Outdoor Safety for Kids

Outdoor fun is something many kids look forward to during their summer vacation. Whether going on a family vacation, having a sleepover at a neighbor’s house, play date in the park, or heading off to summer camp, outdoor activities are in abundance. Not every activity requires adult supervision, but it’s vital that certain safety precautions be taken to give your child extra protection when they’re playing and enjoying land and water activities. We’ve rounded up some of the top safety tips for a variety of summertime activities:

  • Bicycle, Skateboard, Skating, & Scooter Safety – there should never be a time when your child should not be wearing a helmet while they’re biking or skating, no matter how long their ride is or how close to home they’re staying (yes, even in the driveway). Falls can cause minor to severe injuries including trauma to the brain, cuts and bruises, sprains and broken bones, so making sure your child is wearing their helmet, wrist/elbow guards, and kneepads whenever possible is the best defense for their body’s protection. Protective gear should be properly fitted, snug but not overly tight, and worn by all in the family (parents can help set the example themselves by promoting helmet use at all times). Young children under eight should be supervised and older kids should always have a buddy when riding/skating. Just as important, make sure they also stay away from major traffic areas as vehicles can pose greater threats to young riders.
  • Bug Safetyinsect bites can introduce a plethora of viruses into the body, like West Nile, Chikungunya, Zika, etc. so using insect repellent gives that extra layer of defense when spending time outdoors. Avoid using hygiene products that are fragrant (mosquitos will be attracted to the scent) and playing in areas where high concentrations of mosquitos are living (like stagnant water). When choosing a bug repellent, make sure that it contains DEET (note that it’s recommended by the American Academy of Pediatricians that DEET not be used on children under 2 months), which is the active ingredient needed to prevent-insect related diseases and cover up exposed areas of the body with long clothing when outside at night.
  • Water Safety – splashing around in pools, lakes, and oceans can be a great way to beat the heat and enjoy time with friends and family, but water safety is vital as kids are at risk of drowning under certain conditions. Often, parents can get a false sense of security from floatation devices but nothing is a substitute for supervision and a bit of swimming instructions. Life vests should be mandatory whenever boating and also work extremely well in other large bodies of water. Kids should NEVER be left alone around a pool, in fact, home pools should be secure and completely fenced in so children can stay out, in the event they attempt to swim on their own. Having an adult on deck who is trained in CPR is also recommended to help act fast in the event of a water emergency – even the most experienced swimmers can harm themselves in water and therefore approach this activity with the mentality that nobody is immune.
  • Fireworks Safety – fireworks can cause severe burns, scars, blindness, and even death. Even those types of fireworks we may consider “harmless” for kids, like sparklers, can generate enough heat to burn your child or even those they happen to be nearby.
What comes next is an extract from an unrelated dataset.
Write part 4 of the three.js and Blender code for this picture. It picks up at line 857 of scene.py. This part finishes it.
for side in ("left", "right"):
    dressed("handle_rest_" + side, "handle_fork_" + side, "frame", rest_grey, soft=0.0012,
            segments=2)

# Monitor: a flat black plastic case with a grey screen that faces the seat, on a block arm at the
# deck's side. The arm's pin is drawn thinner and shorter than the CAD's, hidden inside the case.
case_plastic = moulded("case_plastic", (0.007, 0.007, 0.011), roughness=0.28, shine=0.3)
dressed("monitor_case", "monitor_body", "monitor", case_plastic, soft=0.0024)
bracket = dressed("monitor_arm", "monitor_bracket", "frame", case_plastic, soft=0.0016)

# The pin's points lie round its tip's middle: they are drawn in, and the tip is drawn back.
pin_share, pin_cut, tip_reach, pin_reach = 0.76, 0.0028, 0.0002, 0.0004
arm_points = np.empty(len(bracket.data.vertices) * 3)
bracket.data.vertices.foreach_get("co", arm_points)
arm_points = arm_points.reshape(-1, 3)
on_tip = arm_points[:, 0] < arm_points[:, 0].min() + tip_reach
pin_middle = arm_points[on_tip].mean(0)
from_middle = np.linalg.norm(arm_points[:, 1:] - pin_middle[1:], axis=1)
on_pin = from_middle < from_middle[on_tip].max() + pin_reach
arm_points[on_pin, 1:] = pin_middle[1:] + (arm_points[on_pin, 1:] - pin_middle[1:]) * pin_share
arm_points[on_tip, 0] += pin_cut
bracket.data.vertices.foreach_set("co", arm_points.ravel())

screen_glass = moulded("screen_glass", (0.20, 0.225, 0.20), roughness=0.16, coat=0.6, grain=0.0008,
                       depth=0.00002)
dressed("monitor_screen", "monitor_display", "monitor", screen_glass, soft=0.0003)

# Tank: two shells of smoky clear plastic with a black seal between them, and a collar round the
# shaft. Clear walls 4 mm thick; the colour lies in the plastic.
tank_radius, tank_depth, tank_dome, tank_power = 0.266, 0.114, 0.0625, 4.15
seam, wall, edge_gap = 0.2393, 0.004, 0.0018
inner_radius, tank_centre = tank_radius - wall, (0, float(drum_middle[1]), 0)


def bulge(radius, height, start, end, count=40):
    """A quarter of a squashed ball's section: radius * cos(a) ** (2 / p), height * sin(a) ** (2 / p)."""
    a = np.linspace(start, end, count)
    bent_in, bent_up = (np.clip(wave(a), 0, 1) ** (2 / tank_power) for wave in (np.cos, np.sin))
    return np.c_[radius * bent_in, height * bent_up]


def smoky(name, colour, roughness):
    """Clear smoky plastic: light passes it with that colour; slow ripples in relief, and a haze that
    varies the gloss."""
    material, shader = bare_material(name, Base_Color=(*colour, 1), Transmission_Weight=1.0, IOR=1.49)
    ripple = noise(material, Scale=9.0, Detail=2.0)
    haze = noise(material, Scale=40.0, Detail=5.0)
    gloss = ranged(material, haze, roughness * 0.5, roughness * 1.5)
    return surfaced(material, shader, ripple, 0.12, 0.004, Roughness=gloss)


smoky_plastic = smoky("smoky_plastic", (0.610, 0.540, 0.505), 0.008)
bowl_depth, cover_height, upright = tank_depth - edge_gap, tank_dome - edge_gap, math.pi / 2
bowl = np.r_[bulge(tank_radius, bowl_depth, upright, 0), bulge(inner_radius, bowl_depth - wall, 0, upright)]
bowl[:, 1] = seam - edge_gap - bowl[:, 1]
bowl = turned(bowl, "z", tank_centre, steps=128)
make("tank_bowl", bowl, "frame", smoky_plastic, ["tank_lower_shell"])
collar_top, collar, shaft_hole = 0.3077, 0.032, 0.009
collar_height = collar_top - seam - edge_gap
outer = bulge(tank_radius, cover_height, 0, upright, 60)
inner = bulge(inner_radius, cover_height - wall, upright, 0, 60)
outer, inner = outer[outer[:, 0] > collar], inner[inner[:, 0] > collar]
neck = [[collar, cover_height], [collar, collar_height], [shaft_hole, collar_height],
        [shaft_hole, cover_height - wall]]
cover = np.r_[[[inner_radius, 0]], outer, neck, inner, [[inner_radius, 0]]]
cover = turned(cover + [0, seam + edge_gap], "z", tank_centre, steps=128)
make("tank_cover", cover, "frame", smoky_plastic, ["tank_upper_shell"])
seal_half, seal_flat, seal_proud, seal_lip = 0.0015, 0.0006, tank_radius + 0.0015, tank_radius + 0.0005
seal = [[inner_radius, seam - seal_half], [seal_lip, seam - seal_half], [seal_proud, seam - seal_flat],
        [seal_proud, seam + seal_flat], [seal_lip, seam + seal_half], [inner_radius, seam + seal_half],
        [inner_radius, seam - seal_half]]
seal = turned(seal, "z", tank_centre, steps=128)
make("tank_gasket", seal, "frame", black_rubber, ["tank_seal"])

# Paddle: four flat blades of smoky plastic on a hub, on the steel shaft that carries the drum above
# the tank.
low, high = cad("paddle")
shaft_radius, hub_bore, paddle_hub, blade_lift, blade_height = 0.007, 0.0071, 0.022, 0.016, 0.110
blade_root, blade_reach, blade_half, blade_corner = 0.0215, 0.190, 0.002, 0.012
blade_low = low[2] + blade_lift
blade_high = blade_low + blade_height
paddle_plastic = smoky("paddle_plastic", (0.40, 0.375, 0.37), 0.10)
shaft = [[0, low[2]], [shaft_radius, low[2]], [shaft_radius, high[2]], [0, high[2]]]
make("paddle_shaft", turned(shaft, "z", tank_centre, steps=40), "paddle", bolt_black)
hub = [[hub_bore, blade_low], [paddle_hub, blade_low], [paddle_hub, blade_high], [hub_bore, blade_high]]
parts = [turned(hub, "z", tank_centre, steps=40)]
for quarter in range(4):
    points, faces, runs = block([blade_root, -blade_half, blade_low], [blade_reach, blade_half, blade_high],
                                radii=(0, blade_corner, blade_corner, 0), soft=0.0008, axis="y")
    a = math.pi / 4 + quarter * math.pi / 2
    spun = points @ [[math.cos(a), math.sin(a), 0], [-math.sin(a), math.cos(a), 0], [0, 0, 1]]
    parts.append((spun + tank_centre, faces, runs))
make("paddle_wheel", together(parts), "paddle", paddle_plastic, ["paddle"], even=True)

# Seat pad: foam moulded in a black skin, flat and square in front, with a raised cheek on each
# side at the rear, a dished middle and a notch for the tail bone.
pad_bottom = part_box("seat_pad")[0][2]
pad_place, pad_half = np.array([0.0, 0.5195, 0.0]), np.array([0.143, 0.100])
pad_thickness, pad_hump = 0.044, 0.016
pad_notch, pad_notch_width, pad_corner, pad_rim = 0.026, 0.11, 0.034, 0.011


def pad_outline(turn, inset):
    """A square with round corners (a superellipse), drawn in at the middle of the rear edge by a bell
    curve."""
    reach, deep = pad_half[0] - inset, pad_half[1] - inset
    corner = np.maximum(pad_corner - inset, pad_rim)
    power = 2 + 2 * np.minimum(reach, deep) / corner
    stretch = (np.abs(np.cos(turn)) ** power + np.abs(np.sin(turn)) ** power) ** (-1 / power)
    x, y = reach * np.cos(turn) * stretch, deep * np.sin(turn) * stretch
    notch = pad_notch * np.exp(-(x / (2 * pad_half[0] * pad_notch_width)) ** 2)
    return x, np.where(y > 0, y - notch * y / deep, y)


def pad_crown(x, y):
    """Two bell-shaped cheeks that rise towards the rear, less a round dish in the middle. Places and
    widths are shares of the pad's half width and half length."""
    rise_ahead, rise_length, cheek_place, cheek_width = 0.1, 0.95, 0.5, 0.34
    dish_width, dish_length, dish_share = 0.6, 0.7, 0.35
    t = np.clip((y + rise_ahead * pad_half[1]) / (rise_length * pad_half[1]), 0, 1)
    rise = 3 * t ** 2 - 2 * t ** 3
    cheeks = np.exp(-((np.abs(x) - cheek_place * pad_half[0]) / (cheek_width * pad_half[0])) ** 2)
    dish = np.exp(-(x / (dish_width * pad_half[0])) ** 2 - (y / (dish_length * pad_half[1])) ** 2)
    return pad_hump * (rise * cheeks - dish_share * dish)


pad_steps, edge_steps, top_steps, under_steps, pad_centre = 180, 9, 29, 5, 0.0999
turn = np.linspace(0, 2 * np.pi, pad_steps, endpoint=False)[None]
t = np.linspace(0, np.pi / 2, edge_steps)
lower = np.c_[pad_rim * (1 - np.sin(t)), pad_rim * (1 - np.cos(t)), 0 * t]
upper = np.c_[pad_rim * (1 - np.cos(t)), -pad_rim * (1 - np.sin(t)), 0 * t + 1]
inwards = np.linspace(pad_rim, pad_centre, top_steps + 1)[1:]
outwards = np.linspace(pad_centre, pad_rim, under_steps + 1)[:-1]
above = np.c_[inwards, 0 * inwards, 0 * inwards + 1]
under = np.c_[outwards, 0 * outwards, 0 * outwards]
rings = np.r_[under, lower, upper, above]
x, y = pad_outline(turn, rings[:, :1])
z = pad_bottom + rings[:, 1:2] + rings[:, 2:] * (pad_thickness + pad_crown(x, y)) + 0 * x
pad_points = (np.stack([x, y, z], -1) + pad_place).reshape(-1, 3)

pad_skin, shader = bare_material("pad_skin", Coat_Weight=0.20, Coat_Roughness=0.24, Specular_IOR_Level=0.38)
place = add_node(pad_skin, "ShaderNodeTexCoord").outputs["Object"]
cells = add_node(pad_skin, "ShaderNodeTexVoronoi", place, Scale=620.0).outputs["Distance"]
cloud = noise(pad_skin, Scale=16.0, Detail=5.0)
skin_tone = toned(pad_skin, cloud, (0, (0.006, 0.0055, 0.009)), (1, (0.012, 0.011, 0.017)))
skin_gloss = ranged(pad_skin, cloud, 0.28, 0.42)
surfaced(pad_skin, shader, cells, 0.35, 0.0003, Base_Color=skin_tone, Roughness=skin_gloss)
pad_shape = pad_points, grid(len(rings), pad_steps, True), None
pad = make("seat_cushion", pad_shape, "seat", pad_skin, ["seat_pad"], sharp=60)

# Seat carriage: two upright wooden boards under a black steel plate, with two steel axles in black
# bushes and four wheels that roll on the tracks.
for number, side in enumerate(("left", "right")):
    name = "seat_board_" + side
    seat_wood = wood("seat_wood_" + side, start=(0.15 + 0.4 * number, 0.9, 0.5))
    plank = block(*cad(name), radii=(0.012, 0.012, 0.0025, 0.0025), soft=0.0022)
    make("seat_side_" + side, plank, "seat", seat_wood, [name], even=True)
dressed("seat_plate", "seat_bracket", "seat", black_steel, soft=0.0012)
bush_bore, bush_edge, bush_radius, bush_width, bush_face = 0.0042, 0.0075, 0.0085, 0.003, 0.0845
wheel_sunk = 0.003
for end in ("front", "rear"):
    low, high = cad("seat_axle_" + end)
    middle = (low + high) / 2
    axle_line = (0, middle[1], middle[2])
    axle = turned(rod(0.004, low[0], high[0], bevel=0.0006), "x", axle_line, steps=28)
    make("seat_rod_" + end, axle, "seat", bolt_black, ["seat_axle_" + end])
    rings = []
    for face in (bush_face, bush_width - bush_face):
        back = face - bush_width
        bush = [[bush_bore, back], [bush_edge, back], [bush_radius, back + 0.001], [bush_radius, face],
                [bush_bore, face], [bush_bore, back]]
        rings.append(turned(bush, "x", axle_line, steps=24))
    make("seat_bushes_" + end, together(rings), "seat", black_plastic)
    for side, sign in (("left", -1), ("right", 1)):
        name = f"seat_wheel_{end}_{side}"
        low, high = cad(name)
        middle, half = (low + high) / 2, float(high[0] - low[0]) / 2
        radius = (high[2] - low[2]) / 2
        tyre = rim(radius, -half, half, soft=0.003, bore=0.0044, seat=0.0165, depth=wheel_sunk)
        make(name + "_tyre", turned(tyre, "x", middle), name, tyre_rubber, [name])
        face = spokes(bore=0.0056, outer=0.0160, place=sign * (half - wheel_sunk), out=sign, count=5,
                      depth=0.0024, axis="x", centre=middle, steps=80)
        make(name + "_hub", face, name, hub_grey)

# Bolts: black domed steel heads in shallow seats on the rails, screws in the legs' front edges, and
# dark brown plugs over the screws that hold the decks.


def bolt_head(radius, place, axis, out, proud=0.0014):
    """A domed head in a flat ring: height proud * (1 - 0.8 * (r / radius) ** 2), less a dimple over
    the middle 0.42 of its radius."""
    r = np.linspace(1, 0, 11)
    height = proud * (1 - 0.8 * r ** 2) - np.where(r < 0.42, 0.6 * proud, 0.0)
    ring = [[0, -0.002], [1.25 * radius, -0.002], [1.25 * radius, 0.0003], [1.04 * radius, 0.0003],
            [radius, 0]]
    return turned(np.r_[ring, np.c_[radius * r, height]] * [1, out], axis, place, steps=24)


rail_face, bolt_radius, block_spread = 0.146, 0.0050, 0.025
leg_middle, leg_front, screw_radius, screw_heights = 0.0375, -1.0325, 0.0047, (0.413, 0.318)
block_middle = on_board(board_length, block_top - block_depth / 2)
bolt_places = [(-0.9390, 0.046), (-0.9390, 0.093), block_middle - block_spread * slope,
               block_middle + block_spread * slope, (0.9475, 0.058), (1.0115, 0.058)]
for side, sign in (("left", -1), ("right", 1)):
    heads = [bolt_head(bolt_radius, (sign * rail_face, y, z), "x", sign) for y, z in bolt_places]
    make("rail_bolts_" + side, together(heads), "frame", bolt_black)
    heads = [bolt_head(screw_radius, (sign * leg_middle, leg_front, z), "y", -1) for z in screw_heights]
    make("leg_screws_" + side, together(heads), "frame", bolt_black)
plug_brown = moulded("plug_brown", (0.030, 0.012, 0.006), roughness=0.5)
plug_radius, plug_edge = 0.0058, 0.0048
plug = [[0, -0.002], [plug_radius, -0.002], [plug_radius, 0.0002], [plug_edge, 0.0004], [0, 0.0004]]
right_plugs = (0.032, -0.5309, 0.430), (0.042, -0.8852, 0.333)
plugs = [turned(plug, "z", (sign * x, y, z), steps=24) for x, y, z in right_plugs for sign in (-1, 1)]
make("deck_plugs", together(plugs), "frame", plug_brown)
They may be fun for a short period of time, but injuries resulting from fireworks or fire are not something that should be on the menu for the 4th of July celebration.
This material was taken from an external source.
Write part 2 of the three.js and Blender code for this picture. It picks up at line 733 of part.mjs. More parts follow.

Kids are going to be kids, and accidents can happen virtually anywhere, so we don’t want you to feel you have to keep your kid indoors or covered up in bubble wrap to keep them safe. We want to make sure you’re well equipped to reduce your child’s risks of injuries like sunburns, broken bones, insect-related diseases, etc., and with a little diligence, leading by example, and prevention, you can help them to have a wonderful summer full of fun and adventures!